I’m super sick of bullies. Lady bullies in particular. Lady bullies who can no longer be called girl bullies because they are old enough to know better. They’re in their 30’s or 40’s and they’re still peacocking around town, Heather Chandlering all over other women by whom they feel threatened for some reason (usually *SHOCKER* a boy is involved), with one fatal flaw: Heather Chandler would NEVER act trashy. You were nothing before you met her! You were playing Barbies with Betty Finn. You were a bluebird, you were a brownie. YOU WERE A GIRL SCOUT COOKIE.

And yeah, I’m aware of the fucking name of my web site, relax.
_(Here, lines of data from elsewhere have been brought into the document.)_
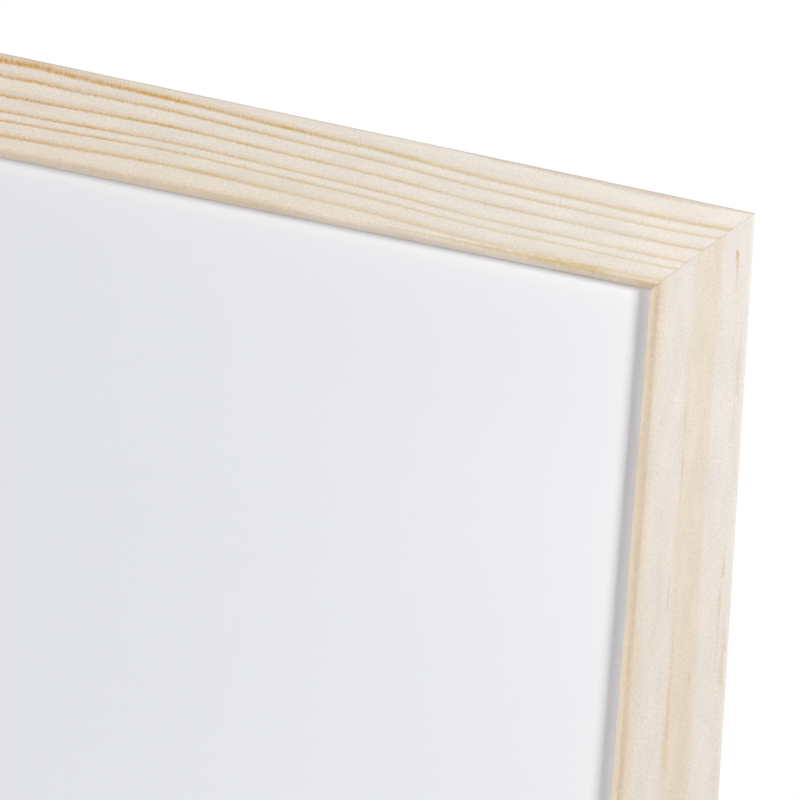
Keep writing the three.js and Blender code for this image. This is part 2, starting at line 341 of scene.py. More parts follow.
# %% Measures of a hanger
SHEET, CLEAR, TOOTH, PITCH, TEETH = 0.8 * MM, 1.5 * MM, 1.2 * MM, 2.4 * MM, 7
FOOT, BRIDGE, BEND, END_ROUND = 11.5 * MM, 9.5 * MM, 0.7 * MM, 2.5 * MM
NAIL_AT, NAIL_HOLE = 18 * MM, 0.82 * MM
EDGE_ROUND, EDGE_ANGLE = 0.08 * MM, 1  # the angle is in radians, about 57 degrees
hanger_low, hanger_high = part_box("hanger_top")
print("hanger", [round(v / MM, 2) for v in hanger_high - hanger_low], "mm")


# %% One hanger
def sawtooth_hanger(name):
    lowest, highest = hanger_low.copy(), hanger_high.copy()
    highest.y = lowest.y + SHEET
    strip = box(name, lowest, highest)
    edit(strip)
    tips = [(i - TEETH) * PITCH / 2 for i in range(2 * TEETH + 1)]
    for x in [-FOOT, -BRIDGE, *tips, BRIDGE, FOOT]:
        bpy.ops.mesh.select_all(action="SELECT")
        bpy.ops.mesh.bisect(plane_co=(x, 0, 0), plane_no=(1, 0, 0))
    for x in tips[1::2]:
        pick("VERT", x=(x, x), z=(lowest.z, lowest.z))
        bpy.ops.transform.translate(value=(0, 0, TOOTH))
    for end in (lowest.x, highest.x):
        for edge in (lowest.z, highest.z):
            pick("EDGE", x=(end, end), z=(edge, edge))
            bpy.ops.mesh.bevel(offset=END_ROUND, segments=6, affect="EDGES")
    pick("VERT", x=(-BRIDGE, BRIDGE))
    bpy.ops.transform.translate(value=(0, CLEAR, 0))
    for x, raised in ((-FOOT, 0), (-BRIDGE, CLEAR), (BRIDGE, CLEAR), (FOOT, 0)):
        for y in (lowest.y + raised, highest.y + raised):
            pick("EDGE", x=(x, x), y=(y, y))
            bpy.ops.mesh.bevel(offset=BEND, segments=3, affect="EDGES")
    bpy.ops.object.mode_set(mode="OBJECT")
    for x in (-NAIL_AT, NAIL_AT):
        middle = (x, lowest.y, (lowest.z + highest.z) / 2)
        punch = disc("punch", middle, NAIL_HOLE, 4 * SHEET, corners=24)
        apply_modifier(strip, "BOOLEAN", operation="DIFFERENCE", solver="EXACT", object=punch)
        bpy.data.objects.remove(punch)
    apply_modifier(
        strip, "BEVEL", width=EDGE_ROUND, segments=2, limit_method="ANGLE", angle_limit=EDGE_ANGLE,
    )
    return strip


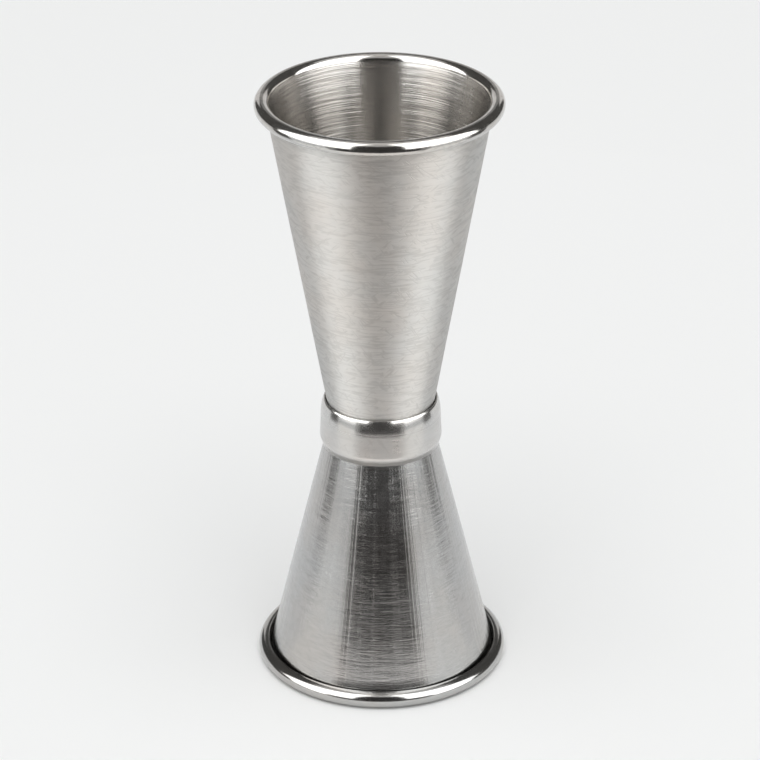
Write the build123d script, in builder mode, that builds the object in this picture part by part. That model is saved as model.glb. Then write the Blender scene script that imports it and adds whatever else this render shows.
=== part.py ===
"""A double-ended bar jigger, made in sheet steel.

Two spun conical cups stand base to base. Silver brazing filler joins their flat
bases, and a pressed collar hides the joint. The mouth of each cup ends in an
outward curl, a hollow bead that stops the sheet's raw edge just short of the wall.

Millimetres. +Z is the jigger's axis, and the larger cup is on top. The origin is
the centre of the ring that the jigger stands on.
"""

from build123d import *
import os
from math import acos, atan2, cos, degrees, hypot, sin, tan

# Driving dimensions
HEIGHT = 127.0  # from the lower rim to the upper rim
JOINT_Z = 55.7  # the plane where the two bases meet
UPPER_MOUTH = 50.2  # outside diameters over the curled rims
LOWER_MOUTH = 52.4
BASE = 21.0  # outside diameter of both cones where they meet their bases
SHEET = 0.9  # wall thickness of the cups

UPPER_BEAD = 3.1  # outside diameters of the curls' round section
LOWER_BEAD = 3.4
CURL_SWEEP = 276.0  # degrees that the sheet turns through in a curl
RAW_EDGE_ROUND = 0.2  # rounding of the sheet's raw edges
RIM_LAND = 0.03  # how far the crown of a rim is lapped flat
BASE_CORNER = 1.2  # inside radius between a cup's floor and its wall
BRAZE_GAP = 0.1  # filler between the two bases

COLLAR_SHEET = 0.45
COLLAR_FOOT_Z = 50.0  # lower edge, seated on the lower cone
COLLAR_BELLY_Z = 51.8  # where the band is widest
COLLAR_NECK_Z = 57.1  # where the shoulder starts
COLLAR_FOOT = 24.2  # outside diameters at those heights
COLLAR_BELLY = 25.36
COLLAR_NECK = 24.9
COLLAR_ROUND = 1.6  # outside radius where the band turns in to its foot
SHOULDER_ROUND = 10.0  # outside radii and turns, in degrees, of the shoulder and its lip
SHOULDER_TURN = 15.0
LIP_ROUND = 1.5
LIP_TURN = 28.0

# Each cup is drawn standing on its base, and its plane puts it in place
upper_plane = Plane((0, 0, JOINT_Z + BRAZE_GAP / 2), x_dir=(1, 0, 0), z_dir=(0, -1, 0))
lower_plane = Plane((0, 0, JOINT_Z - BRAZE_GAP / 2), x_dir=(1, 0, 0), z_dir=(0, 1, 0))
upper_size = (UPPER_MOUTH, HEIGHT - upper_plane.origin.Z, UPPER_BEAD)
lower_size = (LOWER_MOUTH, lower_plane.origin.Z, LOWER_BEAD)


def cup_curl(mouth, depth, bead):
    """Centre of the curl's round section, and the angle between wall and axis.

    The drink's side of the wall is tangent to the round section, and its outside
    runs down to the edge of the base.
    """
    centre = (mouth / 2 - bead / 2, depth + RIM_LAND - bead / 2)
    across = centre[0] - BASE / 2
    hollow = bead / 2 - SHEET
    taper = acos(hollow / hypot(across, centre[1])) - atan2(centre[1], across)
    return centre, taper


def wall_corners(mouth, depth, bead, inset):
    """Corners of the floor and wall, `inset` below the surface that holds the drink."""
    centre, taper = cup_curl(mouth, depth, bead)
    radius = bead / 2 - inset
    top = (centre[0] - radius * cos(taper), centre[1] + radius * sin(taper))
    floor = SHEET - inset
    return (0, floor), (top[0] - (top[1] - floor) * tan(taper), floor), top


def cup_section(mouth, depth, bead):
    """The sheet's section: floor, wall and curled rim."""
    centre, taper = cup_curl(mouth, depth, bead)
    start = 180 - degrees(taper)
    with BuildSketch() as section:
        with BuildLine():
            inside = FilletPolyline(*wall_corners(mouth, depth, bead, 0), radius=BASE_CORNER)
            outside = FilletPolyline(*wall_corners(mouth, depth, bead, SHEET), radius=BASE_CORNER + SHEET)
            crown = CenterArc(centre, bead / 2, start, -CURL_SWEEP)
            hollow = CenterArc(centre, bead / 2 - SHEET, start, -CURL_SWEEP)
            Line(inside @ 0, outside @ 0)
            raw_edge = Line(crown @ 1, hollow @ 1)
        make_face()
        fillet(section.vertices().sort_by_distance(raw_edge @ 0.5)[:2], RAW_EDGE_ROUND)
    return section.sketch


def cup_outline(mouth, depth, bead):
    """Everything inside the cup's outer surface, up to where the curl starts."""
    with BuildSketch() as outline:
        with BuildLine():
            wall = FilletPolyline(*wall_corners(mouth, depth, bead, SHEET), radius=BASE_CORNER + SHEET)
            Polyline(wall @ 1, (0, (wall @ 1).Y), wall @ 0)
        make_face()
    return outline.sketch


# Upper cup: the larger measure
with BuildPart() as upper_cup:
    with BuildSketch(upper_plane):
        add(cup_section(*upper_size))
    revolve(axis=Axis.Z)
    split(bisect_by=Plane.XY.offset(HEIGHT), keep=Keep.BOTTOM)

# Lower cup: the smaller measure, mouth down
with BuildPart() as lower_cup:
    with BuildSketch(lower_plane):
        add(cup_section(*lower_size))
    revolve(axis=Axis.Z)
    split(bisect_by=Plane.XY, keep=Keep.TOP)

# Brazing filler: a film between the bases, and the ring that fills the waist around them
with BuildPart() as base_braze:
    with BuildSketch(Plane.XY.offset(JOINT_Z)):
        Circle(BASE / 2)
    extrude(amount=BASE_CORNER + SHEET, both=True)
    with BuildSketch(upper_plane):
        add(cup_outline(*upper_size))
    revolve(axis=Axis.Z, mode=Mode.SUBTRACT)
    with BuildSketch(lower_plane):
        add(cup_outline(*lower_size))
    revolve(axis=Axis.Z, mode=Mode.SUBTRACT)

# Collar: a short band turned in at both edges. Its foot is dressed to the lower cone,
# and its lip stops just short of the upper one.
with BuildPart() as collar_band:
    with BuildSketch(Plane.XZ) as band_section:
        with BuildLine():
            band = FilletPolyline(
                (COLLAR_FOOT / 2, COLLAR_FOOT_Z),
                (COLLAR_BELLY / 2, COLLAR_BELLY_Z),
                (COLLAR_NECK / 2, COLLAR_NECK_Z),
                radius=COLLAR_ROUND,
            )
            shoulder = JernArc(band @ 1, band % 1, SHOULDER_ROUND, SHOULDER_TURN)
            JernArc(shoulder @ 1, shoulder % 1, LIP_ROUND, LIP_TURN)
            offset(amount=COLLAR_SHEET, side=Side.LEFT)
        make_face()
        fillet(band_section.vertices().sort_by(Axis.Y)[-2:], RAW_EDGE_ROUND)
    revolve(axis=Axis.Z)
    with BuildSketch(lower_plane):
        add(cup_outline(*lower_size))
    revolve(axis=Axis.Z, mode=Mode.SUBTRACT)

os.makedirs("parts", exist_ok=True)
for name, piece in (
    ("upper_cup", upper_cup),
    ("lower_cup", lower_cup),
    ("base_braze", base_braze),
    ("collar_band", collar_band),
):
    piece.part.label = name
    export_step(piece.part, f"parts/{name}.step")
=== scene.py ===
"""The looks of the double-ended bar jigger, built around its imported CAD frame.

Metres. +Z is the jigger's axis, the floor is at z = 0, and the camera looks along +Y.
Each piece is turned from the section of the metal it is made of, in the place that
the frame gives it.
"""

import math

import bpy
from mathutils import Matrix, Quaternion, Vector, noise


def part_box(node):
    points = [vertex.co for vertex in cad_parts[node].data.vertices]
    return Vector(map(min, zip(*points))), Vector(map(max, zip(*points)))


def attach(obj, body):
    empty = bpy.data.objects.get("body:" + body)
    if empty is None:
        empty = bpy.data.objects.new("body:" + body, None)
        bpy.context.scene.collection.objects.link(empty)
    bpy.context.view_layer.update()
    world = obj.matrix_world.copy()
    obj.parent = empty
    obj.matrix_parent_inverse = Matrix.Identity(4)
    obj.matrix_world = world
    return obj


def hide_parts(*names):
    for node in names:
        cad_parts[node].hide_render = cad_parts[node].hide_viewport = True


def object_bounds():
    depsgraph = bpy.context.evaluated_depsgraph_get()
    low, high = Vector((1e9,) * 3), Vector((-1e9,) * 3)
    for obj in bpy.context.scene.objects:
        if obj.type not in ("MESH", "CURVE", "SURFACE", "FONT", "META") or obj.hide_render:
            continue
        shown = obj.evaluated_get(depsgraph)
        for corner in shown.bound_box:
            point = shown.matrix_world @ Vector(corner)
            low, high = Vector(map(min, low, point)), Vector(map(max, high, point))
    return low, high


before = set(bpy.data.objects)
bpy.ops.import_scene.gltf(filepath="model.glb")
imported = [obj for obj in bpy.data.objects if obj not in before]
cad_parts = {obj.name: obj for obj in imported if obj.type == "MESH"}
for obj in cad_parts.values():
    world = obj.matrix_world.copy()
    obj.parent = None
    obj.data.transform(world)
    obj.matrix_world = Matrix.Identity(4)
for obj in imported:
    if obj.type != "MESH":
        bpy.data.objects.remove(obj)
cad_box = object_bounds()

MM = 0.001
CLEARANCE = 0.004 * MM  # how far the looks stay inside the frame's box
SEGMENTS = 320  # round the axis
ON_AXIS = 1e-9  # a smaller radius than this is the axis itself

# Sheet metal, as it is in the frame but for slightly rounder raw edges
SHEET = 0.9 * MM
UPPER_BEAD = 3.1 * MM
LOWER_BEAD = 3.4 * MM
CURL_SWEEP = math.radians(276)
RAW_EDGE_ROUND = 0.22 * MM
RIM_LAND = 0.03 * MM
BASE_CORNER = 1.2 * MM
BASE_RADIUS = 10.5 * MM
COLLAR_SHEET = 0.45 * MM
COLLAR_EDGE_ROUND = 0.45 * COLLAR_SHEET
COLLAR_FOOT = 12.1 * MM  # outside radii of the collar
COLLAR_NECK = 12.45 * MM
BELLY_RISE = 1.8 * MM  # heights above the collar's foot
NECK_RISE = 7.1 * MM
COLLAR_ROUND = 1.6 * MM
SHOULDER_ROUND = 10.0 * MM
SHOULDER_TURN = math.radians(15)
LIP_ROUND = 1.5 * MM
LIP_TURN = math.radians(28)

# Filler, which the frame has straight at its waist and touching both bases
MENISCUS = 0.25 * MM  # how far it sinks in round the waist
FILLER_PLAY = 0.004 * MM  # gap between its faces and the bases

# Points along the sections
BASE_STEPS = 10
CORNER_STEPS = 10
WALL_STEPS = 60
CROWN_STEPS = 80
HOLLOW_STEPS = 40
EDGE_STEPS = 5
BELLY_STEPS = 12
BAND_STEPS = 10
SHOULDER_STEPS = 16
LIP_STEPS = 10

# Hand finishing
POLISHED_REACH = 1.2 * MM  # how far a rim's polish runs down the outside of the wall
WALL_WOBBLE = 0.03 * MM  # how far the walls depart from true cones
WOBBLE_RISE = 25 * MM  # climb over which the wobble changes as much as in a radian round
WOBBLE_FINENESS = 1.4

# Colour of the steel: casts on its tint, painted shade on the drink's side, and the tone that wear
# brings it to
WARM_CAST = (1.01, 0.985, 0.965)
COOL_CAST = (0.985, 0.995, 1.0)
# Painted shade: the drink's side is darkened in colour, standing in for the shade inside the cups
PAINTED_INSIDE_SHADE = (0.66, 0.65, 0.64)
PAINTED_INSIDE_SHADE_SHARE = 0.5  # how far the drink's side takes its painted shade
WORN_COLOUR = (0.20, 0.19, 0.18)
WORN_SHARE = 0.5  # how much of it there is in a worn tone
SCRATCH_TONE = 0.38  # how far scratches go towards the worn colour
BRUSH_TONE = 0.16  # and the brush marks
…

Bullying comes in many flavors, and we all do it at some point during our formative years, to some degree. In grade school, I read some kid’s book that involved a group of girls forming a club, and that sounded cool to me, so I endeavored with a few girls from my class to start one too. In emulating the story’s parameters, we excluded some girls in the class from joining. AND THEN IT GOT BACK TO OUR PARENTS THAT THIS WAS HAPPENING and I don’t really remember what form the reprimand/punishment took, but I do remember how fucking awful I felt that I had made those other girls feel bad, and how searingly pissed off my mother was at me for being a privileged little dickhead. AND how my friends’ moms threw shade at me for a good amount of time afterward for spearheading the whole ordeal. I still feel bad about it, and it happened in, like, 1985.

That’s what’s supposed to happen with shitty behaviors before your frontal lobe finishes developing - you try it out, you find out it makes you suck and it makes people not like you, and then you just don’t do it anymore. I’m no childhood development specialist, but it seems like a logical process.

But some people slip through the cracks on that, don’t they. Through some combination of intellect, upbringing, cultural influences, experiences and who the fuck knows what else, bullies are bred and then as adults, they’re just… still bullies. The fateful turning point of “oh, I’m supposed to act like a person now” just doesn’t happen for some reason. And the thing about an ADULT bully is that they really suck the fucking air out of a room. They need attention so bad, and it’s like, ok Pam, well I was just over here enjoying my own stuff and now I’m like, sucked into your stupid vampire void of emotions and I just… fucking hate you. I hate you for - basically - stealing from me. Theft of energy, theft of attention, theft of comfort, theft of safety.

I really fucking hate bullies, and I hate myself for every moment I’ve been a bully in my life.

I attended a pretty sweet show last week. Three bands played, and those three bands had five women in them! I know, can you believe it?! Every band had at least one lady! They raised some money for Planned Parenthood and rocked it. Should have been an open and shut case of awesomeness, and it basically was. UNTIL a Local Lady Bully got drunk enough to emotionally machete her way through the proceedings, and threw a shroud of negativity on the whole fucking thing. I’m STILL feeling the psychic impact of it, days later, because the Local Lady Bully (who we will refer to from here on in as LLB) tried to drag me into her schemes, and I am not even showing up for any of that, like, do the fucking reading, you don’t even know me.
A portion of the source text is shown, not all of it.